* WRITTEN REQUEST:
Below is the data. Give it again, complete and exact.

* INPUT FOR THIS TASK:
** start **

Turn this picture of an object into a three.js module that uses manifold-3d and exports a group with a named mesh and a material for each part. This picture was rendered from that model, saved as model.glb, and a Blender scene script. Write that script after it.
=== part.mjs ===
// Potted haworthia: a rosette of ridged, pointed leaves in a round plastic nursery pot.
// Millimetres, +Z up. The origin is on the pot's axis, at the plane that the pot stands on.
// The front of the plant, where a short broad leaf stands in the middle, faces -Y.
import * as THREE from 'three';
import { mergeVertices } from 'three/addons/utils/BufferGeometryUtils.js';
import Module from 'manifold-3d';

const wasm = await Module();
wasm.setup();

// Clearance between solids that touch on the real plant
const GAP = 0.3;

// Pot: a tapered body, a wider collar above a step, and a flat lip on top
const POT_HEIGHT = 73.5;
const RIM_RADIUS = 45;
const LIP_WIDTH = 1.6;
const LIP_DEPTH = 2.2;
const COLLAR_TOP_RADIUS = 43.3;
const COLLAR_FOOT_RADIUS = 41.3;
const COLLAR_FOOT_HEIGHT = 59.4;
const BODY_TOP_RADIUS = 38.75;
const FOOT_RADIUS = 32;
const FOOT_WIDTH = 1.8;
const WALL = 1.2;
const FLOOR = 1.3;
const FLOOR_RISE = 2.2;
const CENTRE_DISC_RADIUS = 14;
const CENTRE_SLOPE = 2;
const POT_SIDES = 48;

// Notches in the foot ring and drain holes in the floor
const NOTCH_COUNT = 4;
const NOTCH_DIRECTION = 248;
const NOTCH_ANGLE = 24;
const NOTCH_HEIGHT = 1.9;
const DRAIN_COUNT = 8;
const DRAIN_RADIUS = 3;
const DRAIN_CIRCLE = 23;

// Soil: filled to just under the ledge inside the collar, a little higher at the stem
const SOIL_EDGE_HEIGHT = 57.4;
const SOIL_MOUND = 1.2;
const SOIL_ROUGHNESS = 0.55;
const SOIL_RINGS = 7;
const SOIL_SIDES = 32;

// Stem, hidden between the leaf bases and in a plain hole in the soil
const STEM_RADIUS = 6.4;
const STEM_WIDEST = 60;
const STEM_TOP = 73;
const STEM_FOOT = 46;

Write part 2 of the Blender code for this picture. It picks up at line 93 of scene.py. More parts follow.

** end **

* OUTPUT OF THE EXERCISE:
Turn this picture of an object into a three.js module that uses manifold-3d and exports a group with a named mesh and a material for each part. This picture was rendered from that model, saved as model.glb, and a Blender scene script. Write that script after it.
=== part.mjs ===
// Potted haworthia: a rosette of ridged, pointed leaves in a round plastic nursery pot.
// Millimetres, +Z up. The origin is on the pot's axis, at the plane that the pot stands on.
// The front of the plant, where a short broad leaf stands in the middle, faces -Y.
import * as THREE from 'three';
import { mergeVertices } from 'three/addons/utils/BufferGeometryUtils.js';
import Module from 'manifold-3d';

const wasm = await Module();
wasm.setup();

// Clearance between solids that touch on the real plant
const GAP = 0.3;

// Pot: a tapered body, a wider collar above a step, and a flat lip on top
const POT_HEIGHT = 73.5;
const RIM_RADIUS = 45;
const LIP_WIDTH = 1.6;
const LIP_DEPTH = 2.2;
const COLLAR_TOP_RADIUS = 43.3;
const COLLAR_FOOT_RADIUS = 41.3;
const COLLAR_FOOT_HEIGHT = 59.4;
const BODY_TOP_RADIUS = 38.75;
const FOOT_RADIUS = 32;
const FOOT_WIDTH = 1.8;
const WALL = 1.2;
const FLOOR = 1.3;
const FLOOR_RISE = 2.2;
const CENTRE_DISC_RADIUS = 14;
const CENTRE_SLOPE = 2;
const POT_SIDES = 48;

// Notches in the foot ring and drain holes in the floor
const NOTCH_COUNT = 4;
const NOTCH_DIRECTION = 248;
const NOTCH_ANGLE = 24;
const NOTCH_HEIGHT = 1.9;
const DRAIN_COUNT = 8;
const DRAIN_RADIUS = 3;
const DRAIN_CIRCLE = 23;

// Soil: filled to just under the ledge inside the collar, a little higher at the stem
const SOIL_EDGE_HEIGHT = 57.4;
const SOIL_MOUND = 1.2;
const SOIL_ROUGHNESS = 0.55;
const SOIL_RINGS = 7;
const SOIL_SIDES = 32;

// Stem, hidden between the leaf bases and in a plain hole in the soil
const STEM_RADIUS = 6.4;
const STEM_WIDEST = 60;
const STEM_TOP = 73;
const STEM_FOOT = 46;

Write part 2 of the Blender code for this picture. It picks up at line 93 of scene.py. More parts follow.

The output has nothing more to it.